The unspoken 'rule' being that a lot of creators seem to think any silence for more than five seconds is considered 'boring', so you end up with speaking that sounds more like the speaker is a six year kid with AHDD after a sugar rush and too much caffeine.

If you think it's bad in Youtube videos... well, it's even worse in a lot of modern day cartoons.


I’m surprised that the article doesn’t mention Ze Frank, since he was the originator of this style of speech in online videos, or at least very influential in popularising it.


It's very Michael from VSauce as well; like a newspaper article taking all the call-out boxes with the attention grabbing quotes, and then ... deleting the main article content and just having the call-out boxes, pictures and captions squished together.


This is how kids/tweens TV has worked since before youtubers


That was my first thought as well. My first real exposure to the common youtube style of presentation/monologue (extra emotive, exaggerated pronunciations and facial expressions, quick cuts to remove longer pauses) was in watching "The Show" every week.

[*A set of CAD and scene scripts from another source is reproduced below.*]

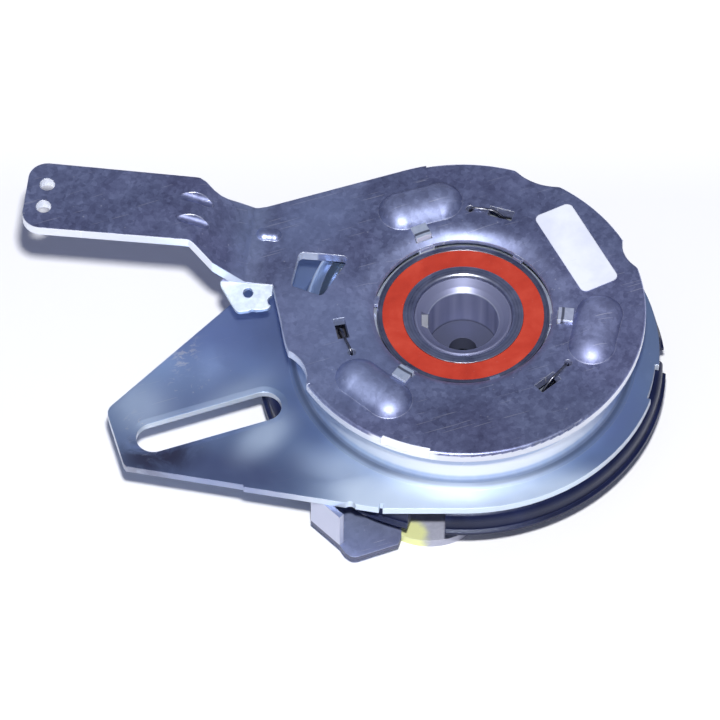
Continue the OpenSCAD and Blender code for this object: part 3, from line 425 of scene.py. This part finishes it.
def cup_material():
    """Pale zinc; the folded fingers have painted shade in the crease where they bend."""
    m, base, shine, normal = plated("cup_zinc", (0.50, 0.58, 0.74), (0.66, 0.74, 0.88), (0.80, 0.87, 0.97),
                                    grain=0.7, rough=0.38, metallic=0.6)
    # Painted shade in the crease of the fingers' fold
    crease = m.band(m.radius(), CREASE_R - 0.4, CREASE_R, CREASE_R + 0.6, CREASE_R + 1.0)
    crease = m.times(crease, m.past(m.split()[2], 7.0, 7.6))
    base = m.mix(m.times(crease, 0.85), base, (0.05, 0.06, 0.10))
    return m.finish(base, shine, normal)


def turned(name, dark, light, rough, rings=2600.0, bore=False):
    """Turned or ground steel, with faint rings round the axis and a painted highlight along rounded edges; a
    bore is duller and streaked along it, with painted shade at its deep end and a painted highlight on the
    keyway.
    """
    m = Material(name, 1.0)
    r, z = m.radius(), m.split()[2]
    profile = m.add("ShaderNodeCombineXYZ")
    m.put(profile.inputs[0], r)
    m.put(profile.inputs[1], z)
    fine = m.noise(rings, 2.0, 0.5, 0.0, profile.outputs[0])
    cloud = m.noise(120.0, 4.0, 0.6, 0.5)
    tone = m.plus(m.times(fine, 0.45), m.times(cloud, 0.55))
    base = m.ramp(tone, [(0.32, dark), (0.68, light)])
    specks = m.step(m.noise(1400.0, 3.0, 0.7), 0.66, 0.72)
    base = m.mix(m.times(specks, 0.4), base, (0.92, 0.92, 0.95))
    normal, edge = m.rounded(0.35 * MM)
    # Painted highlight along the rounded edges
    base = m.mix(m.times(edge, 0.6), base, (0.90, 0.90, 0.94))
    shine = m.plus(m.times(tone, 0.22), rough - 0.11)
    if bore:
        # Dished mouth, broached wall with painted shade at its deep end, and a painted highlight on the keyway
        mouth = m.past(z, -0.6, 0.2)
        inside = m.times(m.past(r, BORE_R + 0.05, BORE_R), m.past(z, -0.2, -0.6))
        streak = m.noise(240.0, 2.0, 0.5, 0.0, m.mapped(scale=(1.0, 1.0, 0.05)))
        wall = m.ramp(streak, [(0.30, (0.20, 0.22, 0.38)), (0.50, (0.28, 0.30, 0.48)),
                               (0.70, (0.38, 0.40, 0.58))])
        wall = m.mix(m.past(z, -15.0, -16.4), wall, (0.10, 0.11, 0.18))
        base = m.mix(mouth, base, (0.25, 0.265, 0.40))
        base = m.mix(inside, base, wall)
        keyway = m.times(m.band(r, BORE_R + 0.1, BORE_R + 0.3, BORE_R + 2.9, BORE_R + 3.1),
                         m.band(z, -17.0, -16.5, -0.4, 0.2))
        base = m.mix(keyway, base, (0.86, 0.88, 0.93))
        shine = m.plus(shine, m.times(inside, 0.20))
        m.metal(m.most(inside, m.most(keyway, m.times(mouth, 0.8))), 1.0, 0.5)
    return m.finish(base, shine, m.bump(tone, 0.12, 0.12 * MM, normal))


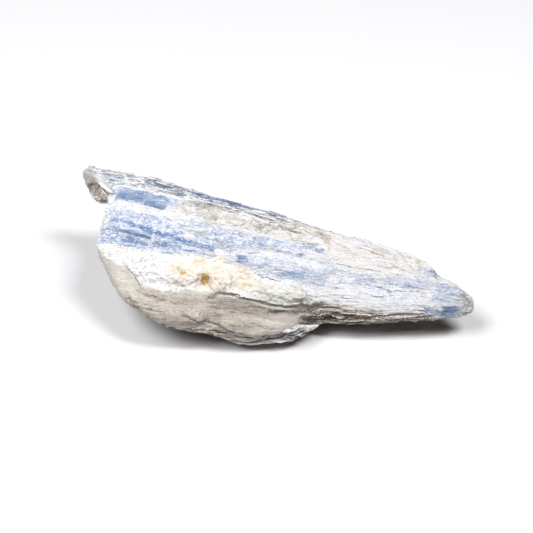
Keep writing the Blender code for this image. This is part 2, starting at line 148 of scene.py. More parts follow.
# Blue kyanite on the sloping top, as strips along the blades: left end (x, y), right end
# (x, y), half-width, strength, how much navy is in it, and how little quartz breaks it.
blueStrips = {
    "upperBlade": (-49.8, 9.1, -34.2, 7.7, 1.9, 0.56, 0.3, 0.75),
    "upperBladeLight": (-51.6, 9.6, -46, 9.4, 1.2, 0.42, 0, 0.5),
    "upperBladeShade": (-49.4, 8.5, -41.5, 7.6, 0.6, 0.8, 0.35, 0.8),
    "upperBladeEnd": (-40.4, 7, -34.8, 6.2, 0.7, 0.84, 0.35, 0.8),
    "upperBladeFade": (-35, 8.5, -31, 8.1, 1, 0.36, 0.1, 0.4),
    "lavenderLeft": (-50.8, 3.3, -37, 1.6, 1.7, 0.53, 0, 0),
    "cornflower": (-49.8, 0.1, -37.4, -1.4, 0.75, 0.86, 0, 0.3),
    "cornflowerTail": (-43, -0.9, -36.6, -1.8, 0.8, 0.95, 0.1, 0.3),
    "slate": (-46.6, -3.3, -36.6, -3.8, 0.7, 0.85, 0.85, 0.2),
    "slateLead": (-51.5, -2.9, -46, -3.1, 0.3, 0.5, 0.5, 0),
    "middleRun": (-37, -2.2, -23.8, -2.9, 0.75, 0.88, 0.1, 0.3),
    "brightSpot": (-27.6, -2.9, -24.3, -3.1, 0.55, 1, 0, 0.5),
    "lowLeftRun": (-44.2, -5.6, -37.2, -6, 0.7, 0.95, 0.45, 0.3),
    "leftField": (-51.2, -4.6, -36, -4.4, 2.9, 0.61, 0.05, 0),
    "middleField": (-40, -3.6, -27, -4, 2.4, 0.59, 0.2, 0),
    "smallBlock": (-34.2, -5.4, -31.2, -5.2, 0.9, 0.85, 0.35, 0.1),
    "greyBlock": (-31.2, -4.2, -26.4, -4.3, 1.2, 0.42, 0.9, 0),
    "lowRun": (-23.4, -3.2, -16.4, -3.3, 0.7, 0.8, 0.15, 0.3),
    "lowField": (-25.5, -4.9, -15.7, -4.7, 1.3, 0.46, 0.6, 0),
    "thinRun": (-32.6, -7.1, -29, -6.8, 0.3, 0.6, 0.5, 0.2),
    "dottedRun": (-25, 2.6, -17, 1.4, 1.1, 0.55, 0.05, 0),
    "paleRun": (-50, 0.4, -7.6, 0.3, 2.8, 0.43, 0.05, 0),
    "paleLow": (-24, -1.6, -4, -1.6, 2, 0.36, 0.3, 0),
    "paleMiddle": (-9, 0, 18, -0.2, 3.2, 0.13, 0.05, 0),
    "chequerOne": (-5.1, 0.9, -0.9, 1.4, 1.4, 0.56, 0.05, 0.45),
    "chequerTwo": (0.7, 1.3, 4.6, 2.1, 1.5, 0.36, 0.05, 0.3),
    "chequerLow": (0.3, 0.6, 2.6, 0.9, 0.6, 0.64, 0.05, 0.3),
    "chequerPale": (5.9, 1.9, 9.3, 3, 1.2, 0.24, 0, 0.3),
    "spotOne": (10.6, 3.4, 13.4, 3.9, 1.1, 0.8, 0.15, 0.1),
    "spotTwo": (14.3, 3, 16.1, 3.5, 0.8, 0.82, 0.05, 0.3),
    "spotDark": (9.3, 0.6, 9.9, 0.7, 0.35, 0.8, 0.7, 0.4),
    "lowerStart": (-12.2, -5.7, -8.4, -5.2, 1.1, 0.26, 0.1, 0.3),
    "lowerTeal": (-8.4, -5.3, -6.1, -4.9, 1.1, 0.66, 0.7, 0.3),
    "lowerHook": (-7.8, -6.2, -4.2, -6, 0.7, 0.5, 0.05, 0.2),
    "lowerPale": (-5, -5.2, 5.6, -4.8, 2.3, 0.3, 0.05, 0),
    "lowerDots": (-2.3, -5.8, 0.3, -5.5, 0.7, 0.55, 0.15, 0),
    "lowerBlade": (5.2, -6.3, 11.7, -5, 1.3, 0.46, 0, 0.8),
    "lowerBladeLine": (5.6, -5.6, 11.4, -4.6, 0.35, 0.58, 0.2, 0.5),
    "lowerBladeEnd": (11.7, -5, 18.6, -4, 1.7, 0.34, 0, 0.8),
    "lowerCap": (8.5, -3.4, 18.2, -1.6, 1, 0.26, 0.3, 0.1),
    "afterGap": (19.8, -0.9, 25, -0.2, 1, 0.34, 0.25, 0),
    "rightPale": (20.5, -2.2, 33, -0.4, 3, 0.14, 0.05, 0),
    "rightBlade": (27.2, -1.4, 33.4, 0.2, 1.1, 0.36, 0.3, 0.3),
    "rightBladeTop": (29.2, 0.8, 33.4, 1.1, 0.9, 0.3, 0.3, 0),
    "farBlade": (36.8, 1.7, 49.6, 3.6, 1.5, 0.28, 0, 0.6),
    "farBladeLow": (42, 1.2, 46.2, 1.7, 0.6, 0.42, 0.3, 0.2),
    "nearStreak": (34.6, -1.1, 38, -1.4, 0.6, 0.55, 0.3, 0.2),
    "nearPale": (24, -4.8, 47, -2.4, 2.6, 0.14, 0.05, 0),
    "tipUpper": (46, 7.2, 52, 8, 1.3, 0.32, 0.4, 0),
    "tipUpperSpot": (49.3, 8.3, 50.9, 8.8, 0.5, 0.8, 0.1, 0.3),
    "tipBlade": (52, 3.6, 61, 2.8, 2.2, 0.38, 0.3, 0.3),
    "tipShade": (51.5, 0.4, 58.5, 0.9, 1.6, 0.38, 0.3, 0.3),
    "tipBlot": (55.2, -2.4, 59.2, -1.3, 1.2, 0.9, 0.95, 0.1),
    "beakBlue": (-61.6, 15.6, -59.4, 15, 0.6, 0.42, 0.3, 0.3),
    "tipSpots": (60.6, 3.2, 62.2, 1.6, 0.6, 0.9, 0.95, 0),
    "tipUnder": (49, -4.2, 61.5, -2.2, 1.2, 0.5, 0.6, 0),
    "ridgeOne": (-41.5, 13.6, -30, 12.6, 0.7, 0.55, 0.95, 0),
    "ridgeTwo": (-33, 12.6, -20, 11.4, 1, 0.5, 0.9, 0),
    "ridgeThree": (-22.6, 10.9, -17, 10.3, 0.35, 0.7, 0.9, 0.1),
    "ridgeFour": (-18.4, 12.2, -7.4, 10.9, 1.2, 0.72, 0.9, 0),
    "ridgeFive": (-8, 11.2, 7, 11, 0.8, 0.58, 0.85, 0),
    "beakTop": (-63, 15.4, -47, 13.4, 2.6, 0.06, 0.1, 0.7),
    "beakStreak": (-60.5, 15.6, -50.5, 14, 0.28, 0.5, 0.8, 0),
    "beakLow": (-58, 14.2, -49.5, 12.9, 0.25, 0.42, 0.7, 0),
}

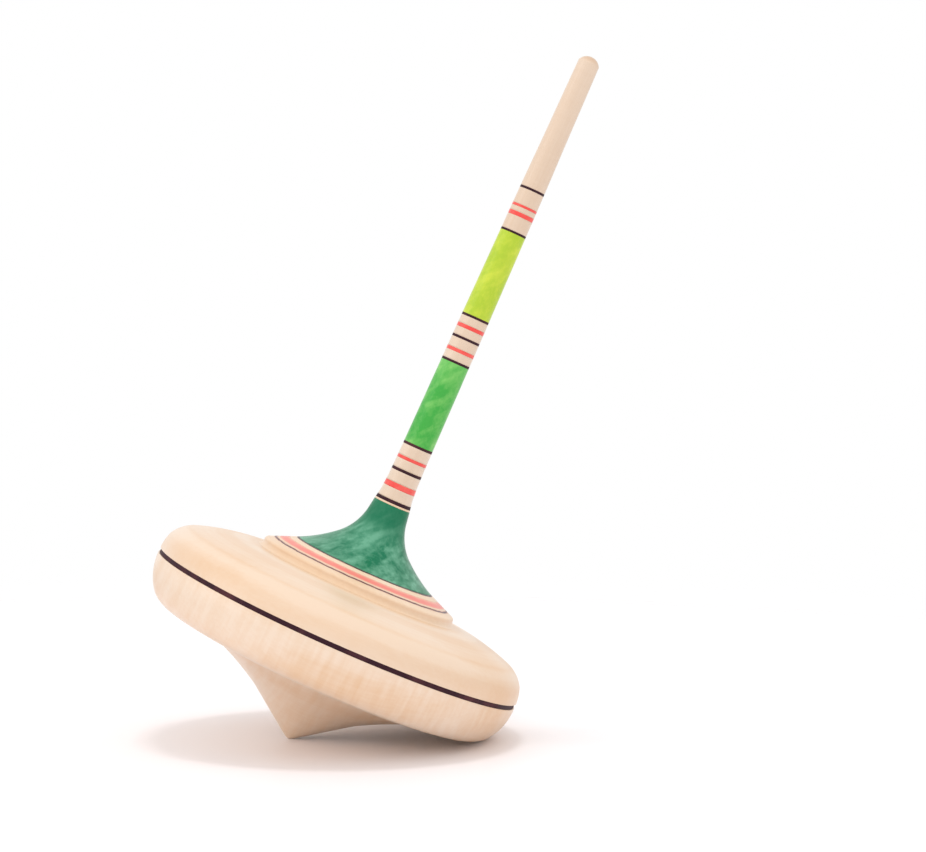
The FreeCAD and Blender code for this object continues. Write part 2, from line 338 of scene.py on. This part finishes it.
disc = turned("disc_turned", [
    [(0, 0)],
    *underside,
    sweep(BILGE, lower_turn, LOWER_RIM_CURVE, 1),
    sweep(lower_turn, lower_edge, LIP_ROUND, 1, 0.03),
    straight(lower_edge, (RIM_BACK, GROOVE_LOW), 0.1),
    straight((RIM_BACK, GROOVE_LOW), (RIM_BACK, GROOVE_HIGH), 0.2),
    straight((RIM_BACK, GROOVE_HIGH), upper_edge, 0.1),
    sweep(upper_edge, upper_turn, LIP_ROUND, 1, 0.03),
    sweep(upper_turn, BROW, UPPER_RIM_CURVE, 1),
    sweep(BROW, SHOULDER, BROW_CURVE, 1),
    sweep(SHOULDER, SEAT, CROWN_CURVE, 1),
    straight(SEAT, (SPIGOT, SEAT[1]), 1.0),
    straight((SPIGOT, SEAT[1]), (SPIGOT, SPIGOT_FLOOR), 0.8),
    straight((SPIGOT, SPIGOT_FLOOR), (TENON, SPIGOT_FLOOR), 0.8),
    straight((TENON, SPIGOT_FLOOR), (TENON, TENON_FLOOR), 1.5),
    straight((TENON, TENON_FLOOR), (FLOOR_CENTRE, TENON_FLOOR), 0.8),
    [(0, TENON_FLOOR)],
])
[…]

This is increasingly common all over YouTube, and I've been noticing at university in presentations. The pauses seem unnatural and there is a lot of emphasis in strange parts of sentences.

Although I enjoy the content, CGPGrey (https://www.youtube.com/user/CGPGrey) uses this a lot and it is ever present in educational type YouTube channels.


It'd be interesting to do the same analysis for NPR or Gimlet Media podcasts.


Makes me feel instant boredom and close the page.

(Most video makes me feel that, voice or not. Text is the king.)